As a young man, however, Moriyama found it difficult to bear sitting at a desk all day designing matchboxes or calendars. As he came into contact with photographers as part of the job, he developed a strong interest in taking his own pictures. In 1960 he became an assistant in the studio of Iwamiya Takeji in Osaka. During his time in the Iwamiya studio, he was strongly affected by William Klein’s 1956 photography collection New York. He also studied street snapshots with Inoue Seiryū, a photographer several years older than him who was known for his documentation of Kamagasaki, an area of Osaka home to many day laborers. The idea of becoming a photographer and working on a larger stage grew in him.
In 1961 Moriyama moved to Tokyo. There he wanted to be involved in some way with the Vivo photographers’ group formed by Tōmatsu Shōmei, Narahara Ikkō, Kawada Kikuji, and others, but it had already disbanded. Moriyama was then picked up by Hosoe Eikō, one of the members of Vivo, to be an assistant. At the time that Hosoe was in the middle of producing the photo collection Barakei (1963), modeled on Mishima Yukio; Moriyama was able to learn a range of shooting and darkroom techniques. By the time he married in 1964, he had become an independent freelance photographer. Of course, he had virtually no work.
“Inu no machi” (“Misawa,” 1971). Taken in Aomori Prefecture, this shot would be a defining moment in the career of the photographer, who came to see his own street-photography gaze as similar to the stray dog’s somewhat furtive, but intensely interested, look. (© Daidō Moriyama Photo Foundation)
Photos as an Indictment of the Times
Moriyama lived in Zushi, Kanagawa. He would often go to the nearby city of Yokosuka, home to an American naval base, taking snapshots of the unique street atmosphere in that area. He took these photos to a magazine called Camera Mainichi. There they captured the attention of legendary editor Yamagishi Shōji, who decided to print them in a nine-page spread entitled “Yokosuka” in the August 1965 issue of the magazine.
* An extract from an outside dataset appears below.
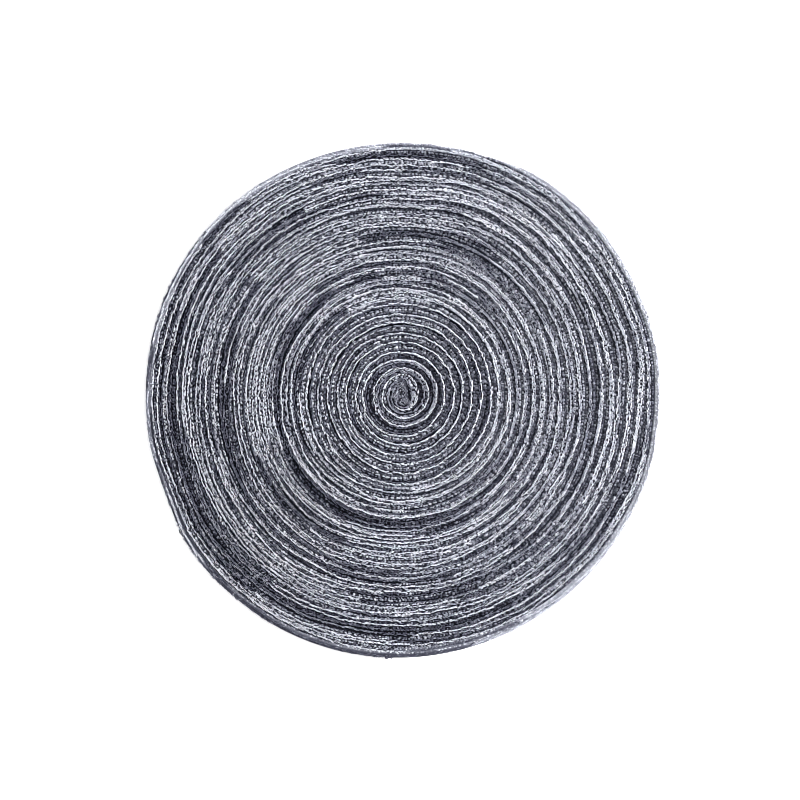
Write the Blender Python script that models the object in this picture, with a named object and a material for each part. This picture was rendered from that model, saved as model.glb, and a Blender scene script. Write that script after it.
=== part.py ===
"""Round placemat of one knitted tape, wound flat in a spiral and sewn edge to edge.

Metres, +Z up. The mat lies on z = 0 with the origin in the middle of its footprint. Seen from above the
tape winds outwards counter-clockwise, from a tucked start near the middle to an end that is tucked and
sewn down at the rim. Angles are counted counter-clockwise from +X.
"""

import math
from collections import namedtuple

import bmesh
import bpy

# Driving dimensions
TAPE_WIDTH = 0.00696  # what one turn adds to the radius
TAPE_THICKNESS = 0.0034
TURNS = 28.0
START_TURN = 0.5  # the tucked start fills the spiral's first half turn
END_ANGLE = math.radians(70.0)
STEPS_PER_TURN = 60

# The knitted face of the tape, across its width
FLAT_FACE = 0.6  # share of the width that is level, between two rounded edges
GROOVE_DEPTH = 0.0010  # seam between two turns
GROOVE_DEPTH_SWING = 0.0003  # the turns are pulled tighter, and the seams are deeper, towards +X

# The rim: the outer edge of the last turn, as height and distance inside the widest line
RIM_SHOULDER_INSET = 0.0006
RIM_WIDEST_HEIGHT = 0.0015
RIM_FOOT_INSET = 0.0008

# The first turns are drawn out into a flat loop, and rounder turns follow outside it
START_LOOP_STRETCH = 0.30
START_LOOP_REACH = 0.009
START_LOOP_ANGLE = math.radians(85.0)

# Towards its end the tape is folded under, until only a narrow edge of it shows. Each fold takes up a share
# of the tape's width, between two places that are given as turns before the end.
Fold = namedtuple("Fold", "share start stop")
END_FOLDS = (
    Fold(share=0.45, start=0.45, stop=0.20),
    Fold(share=0.45, start=0.035, stop=0.0),
)

# The mat is wound by hand, so its rings are a little uneven about the start of the spiral. Each wave is full
# at one share of the turns, and fades evenly away over a share of them on either side.
Wave = namedtuple("Wave", "count height peak full_at fades_over")
WAVES = (
    Wave(count=1, height=0.0036, peak=math.radians(-90.0), full_at=1.0, fades_over=1.0),
    Wave(count=2, height=0.0005, peak=math.radians(52.0), full_at=1.0, fades_over=1.0),
    Wave(count=3, height=0.0007, peak=math.radians(13.0), full_at=1.0, fades_over=1.0),
    Wave(count=4, height=0.0005, peak=math.radians(-32.0), full_at=1.0, fades_over=1.0),
    Wave(count=1, height=0.0023, peak=math.radians(-45.0), full_at=0.0, fades_over=0.5),
    Wave(count=1, height=0.00175, peak=math.radians(-143.0), full_at=0.5, fades_over=0.5),
)

# Some turns lie further out, or in, than evenly wound ones would: the share of the turns, and by how much
TURN_SHIFTS = (
    (0.0, 0.0032),
    (0.1, 0.0009),
    (0.2, 0.0010),
    (0.4, 0.0016),
    (0.6, -0.0016),
    (0.8, -0.0004),
    (1.0, 0.0),
)

# Places where the turns were pushed outwards, or drawn inwards, as they were sewn. The first is the bend of
# the tucked start.
Pull = namedtuple("Pull", "angle reach push angle_spread reach_spread")
PULLS = (
    Pull(math.radians(5.0), 0.006, -0.0052, math.radians(60.0), 0.0016),
    Pull(math.radians(10.0), 0.172, 0.0020, math.radians(8.0), 0.016),
    Pull(math.radians(62.0), 0.152, 0.0022, math.radians(18.0), 0.022),
    Pull(math.radians(88.0), 0.152, -0.0012, math.radians(9.0), 0.014),
    Pull(math.radians(203.0), 0.186, -0.0014, math.radians(8.0), 0.016),
    Pull(math.radians(219.0), 0.186, 0.0010, math.radians(9.0), 0.016),
    Pull(math.radians(341.0), 0.182, 0.0009, math.radians(7.0), 0.016),
)

WELD_DISTANCE = 1e-6
CREASE_ANGLE = math.radians(50.0)
YARN_COLOUR = (0.185, 0.192, 0.225, 1.0)
YARN_ROUGHNESS = 0.9

COLLECTION_NAME = "spiral_placemat"
MAT_NAME = "spiral_mat"


def clear_scene():
    """Remove every object of the file that is open."""
    for scene_object in list(bpy.data.objects):
        bpy.data.objects.remove(scene_object, do_unlink=True)


def smooth_step(share):
    """Ease from 0 to 1 as share goes from 0 to 1."""
    held = min(max(share, 0.0), 1.0)
    return held * held * (3.0 - 2.0 * held)


def angle_at(turn):
    """Angle that the tape has reached after so many turns."""
    return END_ANGLE + 2.0 * math.pi * (turn - TURNS)


def folded_share(turn):
    """Share of the tape's width that is folded under."""
    before_end = TURNS - turn
    return sum(f.share * smooth_step((f.start - before_end) / (f.start - f.stop)) for f in END_FOLDS)


def pulled(angle, reach):
    """How far the turns are pushed outwards at this angle and distance."""
    push = 0.0
    for pull in PULLS:
        aside = (angle - pull.angle + math.pi) % (2.0 * math.pi) - math.pi
        beyond = reach - pull.reach
        push += pull.push * math.exp(-((aside / pull.angle_spread) ** 4) - (beyond / pull.reach_spread) ** 2)
    return push


def shifted(share):
    """How far outwards the turns lie at this share of the turns, between the given shifts."""
    for (before, shift), (after, next_shift) in zip(TURN_SHIFTS, TURN_SHIFTS[1:]):
        if share <= after:
            return shift + (next_shift - shift) * (share - before) / (after - before)
    return TURN_SHIFTS[-1][1]


def waved(angle, share):
    """How far outwards the rings' unevenness puts the turns at this angle and share of the turns."""
    outwards = 0.0
    for wave in WAVES:
        strength = max(0.0, 1.0 - abs(share - wave.full_at) / wave.fades_over)
        outwards += strength * wave.height * math.cos(wave.count * (angle - wave.peak))
    return outwards


def seam_radius(turn):
    """Distance of the tape's outer edge from the start of the spiral, after so many turns."""
    angle, share = angle_at(turn), turn / TURNS
    even = TAPE_WIDTH * (turn - folded_share(turn))
    return even + shifted(share) + waved(angle, share) + pulled(angle, even)


def groove_depth(angle):
    """Depth of the seam between two turns at this angle."""
    return GROOVE_DEPTH + GROOVE_DEPTH_SWING * math.cos(angle)


def place_on_tape(turn, across):
    """Point of the tape's face, with across from 0 at its inner edge to 1 at its outer edge."""
    angle = angle_at(turn)
    inner = seam_radius(turn - 1.0)
    radius = inner + (seam_radius(turn) - inner) * across
    is_edge = across in (0.0, 1.0)
    height = TAPE_THICKNESS - (groove_depth(angle) if is_edge else 0.0)

    stretch = START_LOOP_STRETCH * math.exp(-((radius / START_LOOP_REACH) ** 2))
    along = radius * math.cos(angle - START_LOOP_ANGLE) * (1.0 + stretch)
    aside = radius * math.sin(angle - START_LOOP_ANGLE) * (1.0 - stretch)
    cosine, sine = math.cos(START_LOOP_ANGLE), math.sin(START_LOOP_ANGLE)
    return (along * cosine - aside * sine, along * sine + aside * cosine, height)


def add_wound_tape(mesh):
    """Wind a flat strip into the spiral and weld each turn to the one inside it."""
    shoulder = (1.0 - FLAT_FACE) / 2.0
    across_positions = (0.0, shoulder, 1.0 - shoulder, 1.0)
    first_turn = START_TURN + 1.0
    steps = round((TURNS - first_turn) * STEPS_PER_TURN)
    rows = len(across_positions) - 1
    strip = bmesh.ops.create_grid(mesh, x_segments=steps, y_segments=rows, size=0.5)
    for vert in strip["verts"]:
        turn = first_turn + round((vert.co.x + 0.5) * steps) / STEPS_PER_TURN
        across = across_positions[round((vert.co.y + 0.5) * rows)]
        vert.co = place_on_tape(turn, across)
    bmesh.ops.remove_doubles(mesh, verts=mesh.verts, dist=WELD_DISTANCE)


def open_loops(mesh):
    """Boundary edges of the sheet, split at the radius of its innermost whole turn."""
    between = 2.0 * TAPE_WIDTH * (START_TURN + 1.0)
    edges = [edge for edge in mesh.edges if edge.is_boundary]
    inner = [edge for edge in edges if all(v.co.xy.length < between for v in edge.verts)]
    outer = [edge for edge in edges if edge not in inner]
    return inner, outer


def close_start(mesh, edges):
    """Fill the middle of the spiral with the small knob of the tape's tucked start."""
    fill = bmesh.ops.edgeloop_fill(mesh, edges=edges)
    knob = bmesh.ops.poke(mesh, faces=fill["faces"])
    for vert in knob["verts"]:
        vert.co.z = TAPE_THICKNESS


def move_rim(verts, outward, height):
    """Put rim points at one height, moved along their radius."""
    for vert in verts:
        radius = vert.co.xy.length
        vert.co.xy *= (radius + outward) / radius
        vert.co.z = height


def extrude_rim(mesh, edges, outward, height):
    """Draw the open rim down to a height, and give back its new open edges."""
    drawn = bmesh.ops.extrude_edge_only(mesh, edges=edges)["geom"]
    verts = [item for item in drawn if isinstance(item, bmesh.types.BMVert)]
    move_rim(verts, outward, height)
    return [item for item in drawn if isinstance(item, bmesh.types.BMEdge) and item.is_boundary]


def close_back(mesh, edges):
    """Round the rim over and close the flat back at z = 0."""
    for vert in {vert for edge in edges for vert in edge.verts}:
        vert.co.xy *= 1.0 - RIM_SHOULDER_INSET / vert.co.xy.length
    widest = extrude_rim(mesh, edges, RIM_SHOULDER_INSET, RIM_WIDEST_HEIGHT)
    foot = extrude_rim(mesh, widest, -RIM_FOOT_INSET, 0.0)
    bmesh.ops.edgeloop_fill(mesh, edges=foot)


def centre_footprint(mesh):
    """Move the mat so that the middle of its footprint is at the origin."""
    xs = [vert.co.x for vert in mesh.verts]
    ys = [vert.co.y for vert in mesh.verts]
    middle = ((min(xs) + max(xs)) / 2.0, (min(ys) + max(ys)) / 2.0)
    bmesh.ops.translate(mesh, verts=mesh.verts, vec=(-middle[0], -middle[1], 0.0))


def knitted_yarn():
    """Matt charcoal and white yarn, seen as one mixed grey."""
    material = bpy.data.materials.new("knitted_yarn")
    material.use_nodes = True
    shader = material.node_tree.nodes["Principled BSDF"]
    shader.inputs["Base Color"].default_value = YARN_COLOUR
    shader.inputs["Roughness"].default_value = YARN_ROUGHNESS
    shader.inputs["Metallic"].default_value = 0.0
    material.diffuse_color = YARN_COLOUR
    return material


def build_mat():
    """Build the spiral mat as one closed solid."""
    mesh = bmesh.new()
    add_wound_tape(mesh)
    start_edges, rim_edges = open_loops(mesh)
    close_start(mesh, start_edges)
    close_back(mesh, rim_edges)
    bmesh.ops.recalc_face_normals(mesh, faces=mesh.faces)
    centre_footprint(mesh)

    data = bpy.data.meshes.new(MAT_NAME)
    mesh.to_mesh(data)
    mesh.free()
    data.materials.append(knitted_yarn())
    data.shade_smooth()
    data.set_sharp_from_angle(angle=CREASE_ANGLE)
    return bpy.data.objects.new(MAT_NAME, data)


def main():
    """Model the placemat in a collection of its own."""
    clear_scene()
    collection = bpy.data.collections.new(COLLECTION_NAME)
    bpy.context.scene.collection.children.link(collection)
    collection.objects.link(build_mat())


main()
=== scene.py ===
"""Looks of a round placemat: one knitted tape, wound flat in a spiral and sewn edge to edge.

Metres, +Z up, the mat lying on z = 0. Seen from above the tape winds outwards counter-clockwise. Across its
width it has two raised chains of stitches; weft yarn runs from chain to chain as short bars, and loops out
from each chain to the tape's edge. The tucked start is a small knot of crumpled stitches. Every yarn is
space-dyed in runs of charcoal, grey and bluish white.
"""

from __future__ import annotations

import logging
import math
from dataclasses import dataclass
from enum import Enum

import bmesh
import bpy
import numpy as np
from bpy.types import Material, Mesh, Node, NodeSocket, NodeTree, Object, Scene, ShaderNode
from mathutils import Matrix, Vector


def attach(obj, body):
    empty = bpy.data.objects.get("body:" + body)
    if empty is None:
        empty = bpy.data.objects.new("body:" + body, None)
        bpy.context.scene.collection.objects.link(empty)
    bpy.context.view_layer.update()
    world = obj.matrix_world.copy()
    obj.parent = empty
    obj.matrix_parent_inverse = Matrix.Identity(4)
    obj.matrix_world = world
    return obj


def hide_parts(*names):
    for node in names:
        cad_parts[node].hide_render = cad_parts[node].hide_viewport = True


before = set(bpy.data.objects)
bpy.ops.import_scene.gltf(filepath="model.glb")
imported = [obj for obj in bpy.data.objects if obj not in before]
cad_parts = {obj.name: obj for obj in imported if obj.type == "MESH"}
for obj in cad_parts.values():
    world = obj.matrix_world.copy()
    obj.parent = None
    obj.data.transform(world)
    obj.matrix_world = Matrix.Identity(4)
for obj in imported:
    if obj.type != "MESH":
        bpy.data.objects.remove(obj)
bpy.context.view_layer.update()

LOG = logging.getLogger("placemat")
Array = np.ndarray
CAD_NODE = "spiral_mat"
MM = 0.001
MAT_DIAMETER = 380 * MM
MAT_PIXELS = 514.3  # the mat's width in the picture
PICTURE_PIXELS = 800
FULL_TURN = 2.0 * math.pi
TAPE_MAP = "tape"
BAKE_MAP = "OFBake"
QUAD_CORNERS = 4
TONE_ATTRIBUTE = "tone"
# Painted shade: how much each vertex's colour is darkened where the yarn lies deep or in a seam.
SHADE_DEPTH_ATTRIBUTE = "depth"


class Yarn(Enum):
    """The yarns of the tape, named by where they show across its width."""

    INNER_EDGE = "inner_edge"
    INNER_CHAIN = "inner_chain"
    MIDDLE = "middle"
    OUTER_CHAIN = "outer_chain"
    OUTER_EDGE = "outer_edge"


ALL_YARNS = tuple(Yarn)
WEFTS = (Yarn.INNER_EDGE, Yarn.MIDDLE, Yarn.OUTER_EDGE)


class Tone(Enum):
    """The colours that the yarn is dyed, from 0 for the darkest to 1 for the palest."""

    CHARCOAL = 0.05
    SLATE = 0.30
    GREY = 0.55
    LIGHT = 0.78
    PALE = 0.96


def smooth_step(share: Array) -> Array:
    """Ease from 0 to 1 as share goes from 0 to 1."""
    held = np.clip(share, 0.0, 1.0)
    return held * held * (3.0 - 2.0 * held)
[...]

This was essentially Moriyama’s debut, and the reaction was huge. Moriyama began publishing photos regularly in Camera Mainichi and Asahi Graph. The Japan Photo Critics Association presented him with its Newcomer’s Award in 1967 for a series of biting works on local Japanese sensibilities, and his first printed collection, Nippon gekijō shashin chō (The Japan Theater: A Photo Book), was published in the following year. That same year he was involved from the second issue in Provoke, a privately published magazine started by Nakahira Takuma, Taki Kōji, Takanashi Yutaka, and others as “provocative fodder for thought.”
Moriyama’s run continued. In 1969 his experimental work, Accident, which mixed copied poster and advertising flyer photos with snapshots taken on the street, was serialized in Asahi Camera. In 1970 he published nudes in Weekly Playboy, alternating each week with Shinoyama Kishin. From a stay in New York with Yokoo Tadanori in 1971, he published a series entitled Nani ka e no tabi (Journey Toward Something) in Asahi Camera. His activity in this period peaked with the 1972 photo collection Shashin yo sayōnara (Goodbye, Photography), a collection of grainy, out-of-focus photos in which it was mostly unclear what was being shown.